→ Exercise requirements:
Repeat each line exactly, leaving nothing out.

== == ==

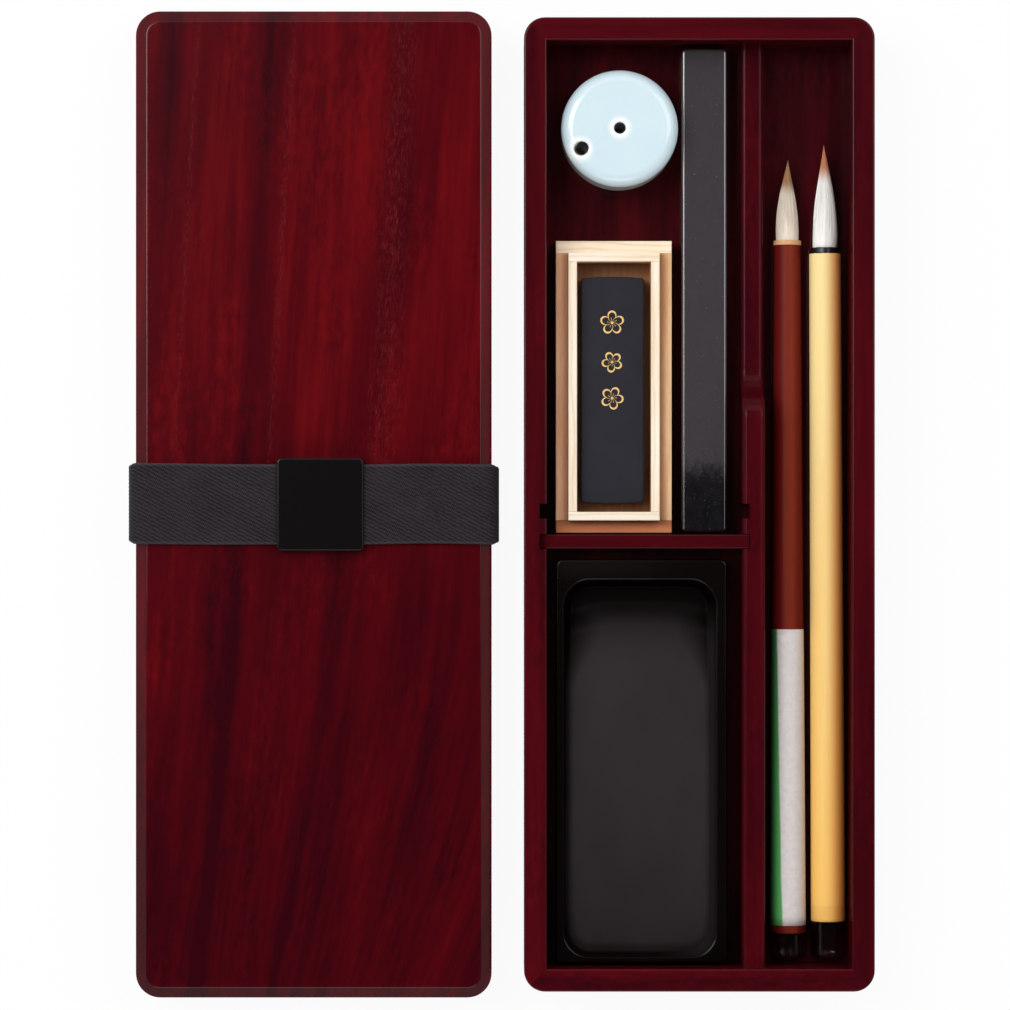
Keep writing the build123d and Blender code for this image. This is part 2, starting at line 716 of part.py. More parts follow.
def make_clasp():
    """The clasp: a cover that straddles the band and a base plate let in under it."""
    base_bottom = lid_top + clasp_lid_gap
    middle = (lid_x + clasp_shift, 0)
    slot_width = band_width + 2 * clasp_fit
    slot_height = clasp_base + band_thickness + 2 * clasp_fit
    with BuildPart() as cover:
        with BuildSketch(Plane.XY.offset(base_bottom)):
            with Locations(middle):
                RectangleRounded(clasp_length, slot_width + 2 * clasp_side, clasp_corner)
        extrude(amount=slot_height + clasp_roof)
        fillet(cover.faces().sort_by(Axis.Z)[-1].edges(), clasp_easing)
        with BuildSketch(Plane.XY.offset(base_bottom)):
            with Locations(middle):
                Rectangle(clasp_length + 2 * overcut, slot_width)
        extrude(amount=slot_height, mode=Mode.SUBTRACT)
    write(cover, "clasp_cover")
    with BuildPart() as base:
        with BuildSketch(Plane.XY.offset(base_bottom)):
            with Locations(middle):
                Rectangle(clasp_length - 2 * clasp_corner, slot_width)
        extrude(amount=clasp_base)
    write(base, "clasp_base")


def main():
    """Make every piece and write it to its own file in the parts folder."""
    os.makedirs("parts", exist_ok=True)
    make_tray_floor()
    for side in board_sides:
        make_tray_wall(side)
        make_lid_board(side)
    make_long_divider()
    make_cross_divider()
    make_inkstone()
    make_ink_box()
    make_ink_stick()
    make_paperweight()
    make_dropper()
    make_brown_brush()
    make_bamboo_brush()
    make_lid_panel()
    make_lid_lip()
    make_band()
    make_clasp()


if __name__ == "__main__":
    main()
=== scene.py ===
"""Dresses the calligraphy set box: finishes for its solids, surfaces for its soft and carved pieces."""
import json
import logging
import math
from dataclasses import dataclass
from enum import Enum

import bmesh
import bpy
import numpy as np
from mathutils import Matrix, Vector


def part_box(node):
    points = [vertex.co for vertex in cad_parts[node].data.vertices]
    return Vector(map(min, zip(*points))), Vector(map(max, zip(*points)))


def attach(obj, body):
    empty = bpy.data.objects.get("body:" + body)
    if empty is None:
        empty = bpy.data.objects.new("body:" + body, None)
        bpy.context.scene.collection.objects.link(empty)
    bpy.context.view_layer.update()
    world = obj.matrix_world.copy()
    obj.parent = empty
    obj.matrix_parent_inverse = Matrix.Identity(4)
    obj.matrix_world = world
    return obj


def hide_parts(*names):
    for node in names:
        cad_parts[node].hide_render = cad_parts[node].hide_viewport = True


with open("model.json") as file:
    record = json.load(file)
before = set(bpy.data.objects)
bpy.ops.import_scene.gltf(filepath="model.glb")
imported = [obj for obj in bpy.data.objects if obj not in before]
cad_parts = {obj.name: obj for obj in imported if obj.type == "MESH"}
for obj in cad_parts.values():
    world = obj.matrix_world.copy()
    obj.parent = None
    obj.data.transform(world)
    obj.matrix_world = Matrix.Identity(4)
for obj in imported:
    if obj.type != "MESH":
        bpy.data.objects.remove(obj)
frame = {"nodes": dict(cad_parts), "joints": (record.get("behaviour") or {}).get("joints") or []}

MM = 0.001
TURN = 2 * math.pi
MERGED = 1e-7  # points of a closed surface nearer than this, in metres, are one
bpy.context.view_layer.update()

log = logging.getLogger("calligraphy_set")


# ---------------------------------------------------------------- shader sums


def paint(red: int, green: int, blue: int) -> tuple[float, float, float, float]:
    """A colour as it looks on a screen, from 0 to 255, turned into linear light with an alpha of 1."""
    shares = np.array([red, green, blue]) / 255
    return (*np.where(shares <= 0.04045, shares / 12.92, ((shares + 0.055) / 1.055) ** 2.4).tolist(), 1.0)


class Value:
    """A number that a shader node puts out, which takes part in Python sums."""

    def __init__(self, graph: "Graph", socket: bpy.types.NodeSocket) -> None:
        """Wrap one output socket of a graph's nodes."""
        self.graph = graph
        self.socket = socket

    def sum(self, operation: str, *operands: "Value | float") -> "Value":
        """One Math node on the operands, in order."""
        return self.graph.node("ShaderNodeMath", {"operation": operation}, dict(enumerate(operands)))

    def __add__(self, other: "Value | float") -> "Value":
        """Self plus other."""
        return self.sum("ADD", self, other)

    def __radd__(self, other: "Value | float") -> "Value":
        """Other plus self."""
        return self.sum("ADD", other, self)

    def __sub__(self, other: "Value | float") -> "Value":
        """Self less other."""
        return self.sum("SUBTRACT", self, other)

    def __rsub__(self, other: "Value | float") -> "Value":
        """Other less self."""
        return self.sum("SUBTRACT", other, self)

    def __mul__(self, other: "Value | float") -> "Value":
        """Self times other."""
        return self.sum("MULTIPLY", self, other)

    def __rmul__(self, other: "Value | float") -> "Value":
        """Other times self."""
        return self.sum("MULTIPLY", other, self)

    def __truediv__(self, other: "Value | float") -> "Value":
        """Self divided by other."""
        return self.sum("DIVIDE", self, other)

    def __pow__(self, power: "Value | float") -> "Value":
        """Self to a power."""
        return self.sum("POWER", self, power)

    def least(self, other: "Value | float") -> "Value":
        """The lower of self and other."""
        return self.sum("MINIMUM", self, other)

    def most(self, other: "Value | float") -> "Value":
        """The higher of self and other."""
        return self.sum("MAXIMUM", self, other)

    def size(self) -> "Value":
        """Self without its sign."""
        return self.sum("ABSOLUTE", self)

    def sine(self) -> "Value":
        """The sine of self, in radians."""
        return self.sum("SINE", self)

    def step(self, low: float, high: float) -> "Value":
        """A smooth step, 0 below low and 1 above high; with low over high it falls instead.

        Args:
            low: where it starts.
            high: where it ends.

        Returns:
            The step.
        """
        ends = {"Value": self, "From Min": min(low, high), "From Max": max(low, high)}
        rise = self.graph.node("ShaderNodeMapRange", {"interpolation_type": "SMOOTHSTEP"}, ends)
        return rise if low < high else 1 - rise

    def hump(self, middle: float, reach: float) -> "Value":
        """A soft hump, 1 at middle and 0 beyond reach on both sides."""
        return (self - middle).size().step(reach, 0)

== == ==

→ Finished exercise:
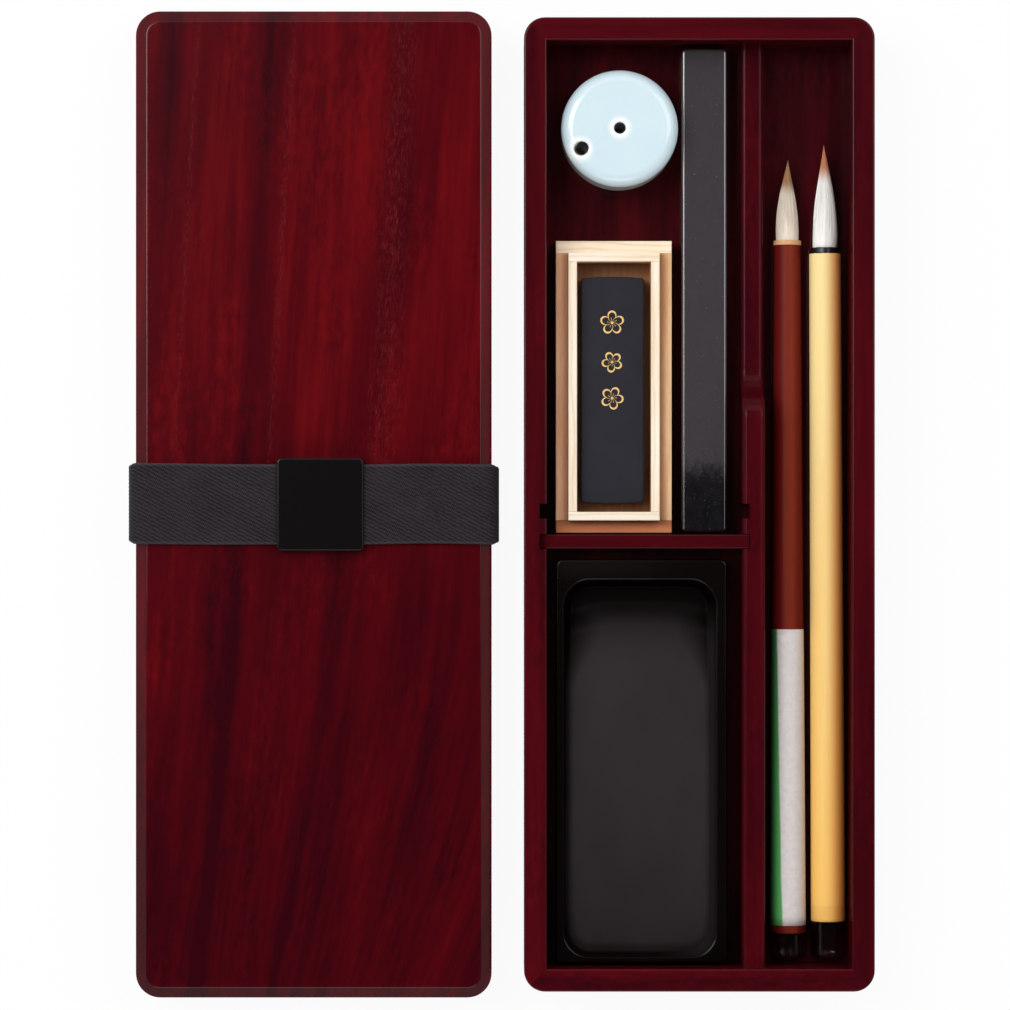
Keep writing the build123d and Blender code for this image. This is part 2, starting at line 716 of part.py. More parts follow.
def make_clasp():
    """The clasp: a cover that straddles the band and a base plate let in under it."""
    base_bottom = lid_top + clasp_lid_gap
    middle = (lid_x + clasp_shift, 0)
    slot_width = band_width + 2 * clasp_fit
    slot_height = clasp_base + band_thickness + 2 * clasp_fit
    with BuildPart() as cover:
        with BuildSketch(Plane.XY.offset(base_bottom)):
            with Locations(middle):
                RectangleRounded(clasp_length, slot_width + 2 * clasp_side, clasp_corner)
        extrude(amount=slot_height + clasp_roof)
        fillet(cover.faces().sort_by(Axis.Z)[-1].edges(), clasp_easing)
        with BuildSketch(Plane.XY.offset(base_bottom)):
            with Locations(middle):
                Rectangle(clasp_length + 2 * overcut, slot_width)
        extrude(amount=slot_height, mode=Mode.SUBTRACT)
    write(cover, "clasp_cover")
    with BuildPart() as base:
        with BuildSketch(Plane.XY.offset(base_bottom)):
            with Locations(middle):
                Rectangle(clasp_length - 2 * clasp_corner, slot_width)
        extrude(amount=clasp_base)
    write(base, "clasp_base")


def main():
    """Make every piece and write it to its own file in the parts folder."""
    os.makedirs("parts", exist_ok=True)
    make_tray_floor()
    for side in board_sides:
        make_tray_wall(side)
        make_lid_board(side)
    make_long_divider()
    make_cross_divider()
    make_inkstone()
    make_ink_box()
    make_ink_stick()
    make_paperweight()
    make_dropper()
    make_brown_brush()
    make_bamboo_brush()
    make_lid_panel()
    make_lid_lip()
    make_band()
    make_clasp()


if __name__ == "__main__":
    main()
=== scene.py ===
"""Dresses the calligraphy set box: finishes for its solids, surfaces for its soft and carved pieces."""
import json
import logging
import math
from dataclasses import dataclass
from enum import Enum

import bmesh
import bpy
import numpy as np
from mathutils import Matrix, Vector


def part_box(node):
    points = [vertex.co for vertex in cad_parts[node].data.vertices]
    return Vector(map(min, zip(*points))), Vector(map(max, zip(*points)))


def attach(obj, body):
    empty = bpy.data.objects.get("body:" + body)
    if empty is None:
        empty = bpy.data.objects.new("body:" + body, None)
        bpy.context.scene.collection.objects.link(empty)
    bpy.context.view_layer.update()
    world = obj.matrix_world.copy()
    obj.parent = empty
    obj.matrix_parent_inverse = Matrix.Identity(4)
    obj.matrix_world = world
    return obj


def hide_parts(*names):
    for node in names:
        cad_parts[node].hide_render = cad_parts[node].hide_viewport = True


with open("model.json") as file:
    record = json.load(file)
before = set(bpy.data.objects)
bpy.ops.import_scene.gltf(filepath="model.glb")
imported = [obj for obj in bpy.data.objects if obj not in before]
cad_parts = {obj.name: obj for obj in imported if obj.type == "MESH"}
for obj in cad_parts.values():
    world = obj.matrix_world.copy()
    obj.parent = None
    obj.data.transform(world)
    obj.matrix_world = Matrix.Identity(4)
for obj in imported:
    if obj.type != "MESH":
        bpy.data.objects.remove(obj)
frame = {"nodes": dict(cad_parts), "joints": (record.get("behaviour") or {}).get("joints") or []}

MM = 0.001
TURN = 2 * math.pi
MERGED = 1e-7  # points of a closed surface nearer than this, in metres, are one
bpy.context.view_layer.update()

log = logging.getLogger("calligraphy_set")


# ---------------------------------------------------------------- shader sums


def paint(red: int, green: int, blue: int) -> tuple[float, float, float, float]:
    """A colour as it looks on a screen, from 0 to 255, turned into linear light with an alpha of 1."""
    shares = np.array([red, green, blue]) / 255
    return (*np.where(shares <= 0.04045, shares / 12.92, ((shares + 0.055) / 1.055) ** 2.4).tolist(), 1.0)


class Value:
    """A number that a shader node puts out, which takes part in Python sums."""

    def __init__(self, graph: "Graph", socket: bpy.types.NodeSocket) -> None:
        """Wrap one output socket of a graph's nodes."""
        self.graph = graph
        self.socket = socket

    def sum(self, operation: str, *operands: "Value | float") -> "Value":
        """One Math node on the operands, in order."""
        return self.graph.node("ShaderNodeMath", {"operation": operation}, dict(enumerate(operands)))

    def __add__(self, other: "Value | float") -> "Value":
        """Self plus other."""
        return self.sum("ADD", self, other)

    def __radd__(self, other: "Value | float") -> "Value":
        """Other plus self."""
        return self.sum("ADD", other, self)

    def __sub__(self, other: "Value | float") -> "Value":
        """Self less other."""
        return self.sum("SUBTRACT", self, other)

    def __rsub__(self, other: "Value | float") -> "Value":
        """Other less self."""
        return self.sum("SUBTRACT", other, self)

    def __mul__(self, other: "Value | float") -> "Value":
        """Self times other."""
        return self.sum("MULTIPLY", self, other)

    def __rmul__(self, other: "Value | float") -> "Value":
        """Other times self."""
        return self.sum("MULTIPLY", other, self)

    def __truediv__(self, other: "Value | float") -> "Value":
        """Self divided by other."""
        return self.sum("DIVIDE", self, other)

    def __pow__(self, power: "Value | float") -> "Value":
        """Self to a power."""
        return self.sum("POWER", self, power)

    def least(self, other: "Value | float") -> "Value":
        """The lower of self and other."""
        return self.sum("MINIMUM", self, other)

    def most(self, other: "Value | float") -> "Value":
        """The higher of self and other."""
        return self.sum("MAXIMUM", self, other)

    def size(self) -> "Value":
        """Self without its sign."""
        return self.sum("ABSOLUTE", self)

    def sine(self) -> "Value":
        """The sine of self, in radians."""
        return self.sum("SINE", self)

    def step(self, low: float, high: float) -> "Value":
        """A smooth step, 0 below low and 1 above high; with low over high it falls instead.

        Args:
            low: where it starts.
            high: where it ends.

        Returns:
            The step.
        """
        ends = {"Value": self, "From Min": min(low, high), "From Max": max(low, high)}
        rise = self.graph.node("ShaderNodeMapRange", {"interpolation_type": "SMOOTHSTEP"}, ends)
        return rise if low < high else 1 - rise

    def hump(self, middle: float, reach: float) -> "Value":
        """A soft hump, 1 at middle and 0 beyond reach on both sides."""
        return (self - middle).size().step(reach, 0)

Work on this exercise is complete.